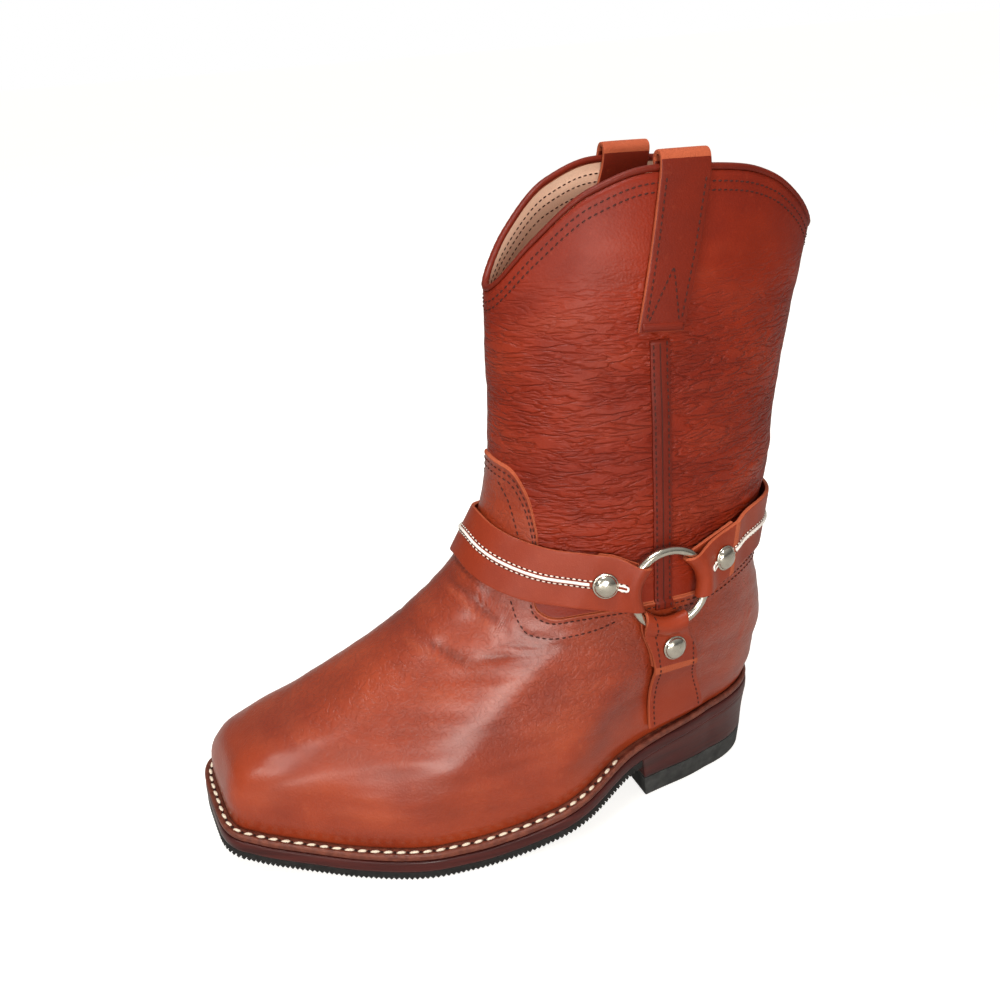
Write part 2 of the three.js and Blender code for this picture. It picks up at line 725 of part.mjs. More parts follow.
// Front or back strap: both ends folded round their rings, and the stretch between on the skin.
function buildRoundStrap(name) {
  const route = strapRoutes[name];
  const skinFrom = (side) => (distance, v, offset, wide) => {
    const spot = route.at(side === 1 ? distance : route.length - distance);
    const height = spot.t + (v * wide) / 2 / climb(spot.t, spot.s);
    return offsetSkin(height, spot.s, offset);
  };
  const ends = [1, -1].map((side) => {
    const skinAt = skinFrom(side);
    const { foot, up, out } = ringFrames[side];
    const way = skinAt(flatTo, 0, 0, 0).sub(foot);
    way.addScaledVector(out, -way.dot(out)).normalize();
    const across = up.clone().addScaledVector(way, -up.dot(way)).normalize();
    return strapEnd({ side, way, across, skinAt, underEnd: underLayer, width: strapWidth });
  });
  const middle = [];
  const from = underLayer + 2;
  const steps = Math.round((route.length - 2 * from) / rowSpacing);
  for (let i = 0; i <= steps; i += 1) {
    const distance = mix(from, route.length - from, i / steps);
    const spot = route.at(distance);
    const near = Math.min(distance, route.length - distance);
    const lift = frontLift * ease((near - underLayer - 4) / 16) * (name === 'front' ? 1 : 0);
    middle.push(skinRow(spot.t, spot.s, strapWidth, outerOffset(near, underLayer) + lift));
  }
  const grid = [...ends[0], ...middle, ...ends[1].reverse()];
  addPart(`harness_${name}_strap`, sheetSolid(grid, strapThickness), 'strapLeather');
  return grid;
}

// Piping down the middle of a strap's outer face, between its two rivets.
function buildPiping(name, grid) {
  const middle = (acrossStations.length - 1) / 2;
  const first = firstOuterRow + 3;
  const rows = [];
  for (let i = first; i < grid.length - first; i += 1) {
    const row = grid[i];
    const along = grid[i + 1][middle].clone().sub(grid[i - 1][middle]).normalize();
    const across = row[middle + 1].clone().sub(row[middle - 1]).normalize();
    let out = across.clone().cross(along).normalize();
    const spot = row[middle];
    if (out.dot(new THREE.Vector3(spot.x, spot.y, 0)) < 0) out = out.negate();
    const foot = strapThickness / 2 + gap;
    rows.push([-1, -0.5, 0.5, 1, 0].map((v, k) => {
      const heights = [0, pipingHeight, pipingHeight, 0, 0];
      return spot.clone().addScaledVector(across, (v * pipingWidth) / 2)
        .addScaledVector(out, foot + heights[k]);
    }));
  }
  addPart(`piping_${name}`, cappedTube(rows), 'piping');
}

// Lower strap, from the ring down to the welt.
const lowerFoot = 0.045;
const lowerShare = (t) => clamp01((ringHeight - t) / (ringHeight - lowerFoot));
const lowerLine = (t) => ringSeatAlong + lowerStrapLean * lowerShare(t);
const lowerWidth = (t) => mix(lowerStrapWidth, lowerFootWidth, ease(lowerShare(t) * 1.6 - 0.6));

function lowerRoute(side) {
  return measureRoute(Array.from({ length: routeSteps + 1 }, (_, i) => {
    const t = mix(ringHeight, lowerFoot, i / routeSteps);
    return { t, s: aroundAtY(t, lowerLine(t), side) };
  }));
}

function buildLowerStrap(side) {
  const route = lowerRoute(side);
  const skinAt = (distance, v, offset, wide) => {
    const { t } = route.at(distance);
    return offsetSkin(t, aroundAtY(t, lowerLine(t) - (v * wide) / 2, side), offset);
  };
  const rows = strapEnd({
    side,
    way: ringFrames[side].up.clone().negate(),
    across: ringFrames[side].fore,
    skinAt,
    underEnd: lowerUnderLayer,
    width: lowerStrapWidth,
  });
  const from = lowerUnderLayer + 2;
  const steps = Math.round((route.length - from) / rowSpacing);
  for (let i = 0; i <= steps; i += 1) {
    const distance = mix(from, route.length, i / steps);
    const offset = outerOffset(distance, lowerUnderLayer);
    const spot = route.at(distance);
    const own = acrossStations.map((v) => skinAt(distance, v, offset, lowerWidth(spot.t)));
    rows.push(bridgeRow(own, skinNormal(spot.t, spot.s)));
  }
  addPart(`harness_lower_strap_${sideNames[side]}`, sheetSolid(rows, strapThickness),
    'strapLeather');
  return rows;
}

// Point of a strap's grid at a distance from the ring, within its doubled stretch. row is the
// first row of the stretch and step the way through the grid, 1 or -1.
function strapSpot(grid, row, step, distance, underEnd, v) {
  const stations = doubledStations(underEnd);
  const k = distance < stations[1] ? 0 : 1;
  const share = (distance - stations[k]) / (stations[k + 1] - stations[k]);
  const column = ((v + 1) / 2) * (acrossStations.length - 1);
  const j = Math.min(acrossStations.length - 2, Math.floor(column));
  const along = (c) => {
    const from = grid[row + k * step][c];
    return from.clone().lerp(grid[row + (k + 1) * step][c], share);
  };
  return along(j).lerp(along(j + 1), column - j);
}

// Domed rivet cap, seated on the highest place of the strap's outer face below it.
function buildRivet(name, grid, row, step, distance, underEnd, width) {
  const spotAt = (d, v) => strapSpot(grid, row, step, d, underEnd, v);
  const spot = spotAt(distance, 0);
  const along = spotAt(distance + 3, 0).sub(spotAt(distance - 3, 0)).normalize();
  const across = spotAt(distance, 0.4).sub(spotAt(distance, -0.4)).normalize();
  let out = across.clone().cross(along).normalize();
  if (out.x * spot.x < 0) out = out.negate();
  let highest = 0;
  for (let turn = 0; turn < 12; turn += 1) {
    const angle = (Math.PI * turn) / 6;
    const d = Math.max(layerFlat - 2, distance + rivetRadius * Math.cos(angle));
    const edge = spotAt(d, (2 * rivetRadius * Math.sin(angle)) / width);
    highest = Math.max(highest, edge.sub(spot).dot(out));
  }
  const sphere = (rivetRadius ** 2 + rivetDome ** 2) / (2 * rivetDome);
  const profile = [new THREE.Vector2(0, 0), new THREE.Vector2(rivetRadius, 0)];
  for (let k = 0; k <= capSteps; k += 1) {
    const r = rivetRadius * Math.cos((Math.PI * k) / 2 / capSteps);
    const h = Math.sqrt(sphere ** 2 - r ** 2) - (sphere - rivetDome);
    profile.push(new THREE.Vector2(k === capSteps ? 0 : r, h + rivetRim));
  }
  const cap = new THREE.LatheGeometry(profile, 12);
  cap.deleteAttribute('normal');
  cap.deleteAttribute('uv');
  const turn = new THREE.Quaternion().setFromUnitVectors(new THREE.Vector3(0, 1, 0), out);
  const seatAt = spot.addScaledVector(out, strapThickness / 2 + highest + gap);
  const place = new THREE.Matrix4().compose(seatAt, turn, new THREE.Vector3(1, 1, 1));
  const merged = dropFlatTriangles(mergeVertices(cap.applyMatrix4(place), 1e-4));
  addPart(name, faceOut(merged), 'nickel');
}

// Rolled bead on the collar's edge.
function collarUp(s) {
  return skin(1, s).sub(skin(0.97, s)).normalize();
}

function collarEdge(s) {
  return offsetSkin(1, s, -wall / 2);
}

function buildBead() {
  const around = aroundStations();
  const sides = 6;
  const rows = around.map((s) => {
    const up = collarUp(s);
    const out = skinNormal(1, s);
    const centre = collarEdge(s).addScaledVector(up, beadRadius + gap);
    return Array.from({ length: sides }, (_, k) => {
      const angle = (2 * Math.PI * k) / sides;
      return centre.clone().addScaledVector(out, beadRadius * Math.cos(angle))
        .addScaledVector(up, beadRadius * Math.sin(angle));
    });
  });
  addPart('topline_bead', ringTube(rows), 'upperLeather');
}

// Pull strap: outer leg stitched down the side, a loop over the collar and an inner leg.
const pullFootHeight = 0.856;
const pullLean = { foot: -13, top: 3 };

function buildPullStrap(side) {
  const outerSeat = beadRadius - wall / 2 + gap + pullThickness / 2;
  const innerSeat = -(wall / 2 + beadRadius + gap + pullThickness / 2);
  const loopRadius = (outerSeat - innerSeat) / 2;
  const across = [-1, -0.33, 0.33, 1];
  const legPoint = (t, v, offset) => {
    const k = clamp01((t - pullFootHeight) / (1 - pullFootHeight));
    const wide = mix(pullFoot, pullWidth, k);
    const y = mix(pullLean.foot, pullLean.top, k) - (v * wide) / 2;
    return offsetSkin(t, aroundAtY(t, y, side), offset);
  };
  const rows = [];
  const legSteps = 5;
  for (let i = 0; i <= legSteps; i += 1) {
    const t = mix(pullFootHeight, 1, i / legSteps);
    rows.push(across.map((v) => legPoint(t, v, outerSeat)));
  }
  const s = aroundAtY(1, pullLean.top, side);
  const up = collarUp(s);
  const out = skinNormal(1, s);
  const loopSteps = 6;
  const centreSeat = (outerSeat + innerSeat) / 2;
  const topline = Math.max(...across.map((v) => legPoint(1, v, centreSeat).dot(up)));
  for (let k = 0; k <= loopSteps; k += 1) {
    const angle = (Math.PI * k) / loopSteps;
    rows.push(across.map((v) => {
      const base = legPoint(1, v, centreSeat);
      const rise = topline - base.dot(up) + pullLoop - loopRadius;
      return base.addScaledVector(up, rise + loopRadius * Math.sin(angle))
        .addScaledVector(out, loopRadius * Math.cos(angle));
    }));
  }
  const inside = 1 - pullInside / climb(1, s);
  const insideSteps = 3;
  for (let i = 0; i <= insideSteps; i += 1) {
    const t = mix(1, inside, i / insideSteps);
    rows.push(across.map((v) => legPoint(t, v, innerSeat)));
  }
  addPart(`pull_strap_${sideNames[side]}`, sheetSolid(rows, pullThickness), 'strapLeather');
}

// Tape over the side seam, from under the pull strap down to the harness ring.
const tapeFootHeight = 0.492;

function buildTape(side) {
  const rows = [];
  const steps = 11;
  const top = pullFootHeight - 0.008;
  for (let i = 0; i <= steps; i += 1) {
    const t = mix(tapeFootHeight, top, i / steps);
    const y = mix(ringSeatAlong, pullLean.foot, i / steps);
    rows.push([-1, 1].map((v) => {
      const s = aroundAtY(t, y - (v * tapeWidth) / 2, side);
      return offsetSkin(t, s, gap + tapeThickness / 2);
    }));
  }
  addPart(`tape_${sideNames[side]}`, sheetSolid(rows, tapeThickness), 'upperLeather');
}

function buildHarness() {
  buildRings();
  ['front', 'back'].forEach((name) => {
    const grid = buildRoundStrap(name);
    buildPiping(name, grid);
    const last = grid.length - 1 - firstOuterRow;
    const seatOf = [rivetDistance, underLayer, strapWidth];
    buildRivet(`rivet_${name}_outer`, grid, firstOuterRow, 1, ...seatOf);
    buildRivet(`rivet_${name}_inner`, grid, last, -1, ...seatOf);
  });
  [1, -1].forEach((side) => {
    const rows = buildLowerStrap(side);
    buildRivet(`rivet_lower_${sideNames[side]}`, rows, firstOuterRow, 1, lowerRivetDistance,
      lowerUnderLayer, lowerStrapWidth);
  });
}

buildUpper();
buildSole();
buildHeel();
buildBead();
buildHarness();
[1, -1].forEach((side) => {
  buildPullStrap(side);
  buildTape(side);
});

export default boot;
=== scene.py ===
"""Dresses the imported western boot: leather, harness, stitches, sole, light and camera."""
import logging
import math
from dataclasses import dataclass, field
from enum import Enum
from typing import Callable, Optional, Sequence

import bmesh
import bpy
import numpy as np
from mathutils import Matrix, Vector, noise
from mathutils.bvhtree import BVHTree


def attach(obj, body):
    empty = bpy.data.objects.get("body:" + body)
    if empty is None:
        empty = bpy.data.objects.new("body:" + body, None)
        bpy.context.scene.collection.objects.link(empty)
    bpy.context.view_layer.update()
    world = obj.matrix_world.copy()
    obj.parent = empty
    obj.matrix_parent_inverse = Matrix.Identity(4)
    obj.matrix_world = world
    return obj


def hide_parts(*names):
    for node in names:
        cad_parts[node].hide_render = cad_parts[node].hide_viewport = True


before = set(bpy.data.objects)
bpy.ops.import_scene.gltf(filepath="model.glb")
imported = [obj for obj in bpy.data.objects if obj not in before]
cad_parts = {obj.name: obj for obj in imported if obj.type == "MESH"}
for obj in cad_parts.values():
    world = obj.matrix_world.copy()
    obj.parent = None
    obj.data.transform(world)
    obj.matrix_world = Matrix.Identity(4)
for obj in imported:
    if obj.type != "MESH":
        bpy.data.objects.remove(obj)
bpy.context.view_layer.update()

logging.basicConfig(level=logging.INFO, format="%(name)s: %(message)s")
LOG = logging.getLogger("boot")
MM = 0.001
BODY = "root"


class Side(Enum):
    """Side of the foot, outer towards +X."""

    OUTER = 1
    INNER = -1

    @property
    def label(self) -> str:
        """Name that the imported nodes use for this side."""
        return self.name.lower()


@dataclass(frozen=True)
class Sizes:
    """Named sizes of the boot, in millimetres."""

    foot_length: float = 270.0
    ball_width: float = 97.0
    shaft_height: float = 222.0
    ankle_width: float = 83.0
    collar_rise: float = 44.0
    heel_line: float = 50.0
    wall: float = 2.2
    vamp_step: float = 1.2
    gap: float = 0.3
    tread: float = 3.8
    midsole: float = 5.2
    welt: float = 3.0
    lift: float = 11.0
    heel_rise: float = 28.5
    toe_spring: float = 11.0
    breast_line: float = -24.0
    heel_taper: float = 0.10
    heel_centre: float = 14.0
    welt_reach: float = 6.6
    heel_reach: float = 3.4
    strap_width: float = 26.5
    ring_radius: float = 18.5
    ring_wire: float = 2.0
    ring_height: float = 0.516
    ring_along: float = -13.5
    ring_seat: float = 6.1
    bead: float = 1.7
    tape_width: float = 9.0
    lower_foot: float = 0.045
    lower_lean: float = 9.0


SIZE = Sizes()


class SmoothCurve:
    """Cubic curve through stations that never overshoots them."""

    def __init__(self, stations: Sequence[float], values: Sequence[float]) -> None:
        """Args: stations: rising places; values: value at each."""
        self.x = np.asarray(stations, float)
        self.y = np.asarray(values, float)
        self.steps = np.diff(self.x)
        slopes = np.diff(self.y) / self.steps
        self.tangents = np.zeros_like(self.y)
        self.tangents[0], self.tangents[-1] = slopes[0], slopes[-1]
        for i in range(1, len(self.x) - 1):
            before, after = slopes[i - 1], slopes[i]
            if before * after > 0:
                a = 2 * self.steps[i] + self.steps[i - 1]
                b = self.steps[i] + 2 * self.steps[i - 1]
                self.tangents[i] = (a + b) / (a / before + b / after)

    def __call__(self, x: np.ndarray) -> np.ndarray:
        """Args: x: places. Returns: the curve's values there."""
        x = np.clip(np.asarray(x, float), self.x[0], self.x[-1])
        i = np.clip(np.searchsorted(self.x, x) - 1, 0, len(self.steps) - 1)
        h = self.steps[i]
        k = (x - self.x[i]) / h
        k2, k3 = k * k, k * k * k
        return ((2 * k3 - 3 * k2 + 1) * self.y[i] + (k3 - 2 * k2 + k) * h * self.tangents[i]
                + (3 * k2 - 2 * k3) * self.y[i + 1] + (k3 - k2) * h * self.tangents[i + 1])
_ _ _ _
**EXERCISE:** Retype exactly the lines above, from the one with "if empty is" through the one with "return self.name.lower()", inclusive.

**RESULT BELOW:**
    if empty is None:
        empty = bpy.data.objects.new("body:" + body, None)
        bpy.context.scene.collection.objects.link(empty)
    bpy.context.view_layer.update()
    world = obj.matrix_world.copy()
    obj.parent = empty
    obj.matrix_parent_inverse = Matrix.Identity(4)
    obj.matrix_world = world
    return obj


def hide_parts(*names):
    for node in names:
        cad_parts[node].hide_render = cad_parts[node].hide_viewport = True


before = set(bpy.data.objects)
bpy.ops.import_scene.gltf(filepath="model.glb")
imported = [obj for obj in bpy.data.objects if obj not in before]
cad_parts = {obj.name: obj for obj in imported if obj.type == "MESH"}
for obj in cad_parts.values():
    world = obj.matrix_world.copy()
    obj.parent = None
    obj.data.transform(world)
    obj.matrix_world = Matrix.Identity(4)
for obj in imported:
    if obj.type != "MESH":
        bpy.data.objects.remove(obj)
bpy.context.view_layer.update()

logging.basicConfig(level=logging.INFO, format="%(name)s: %(message)s")
LOG = logging.getLogger("boot")
MM = 0.001
BODY = "root"


class Side(Enum):
    """Side of the foot, outer towards +X."""

    OUTER = 1
    INNER = -1

    @property
    def label(self) -> str:
        """Name that the imported nodes use for this side."""
        return self.name.lower()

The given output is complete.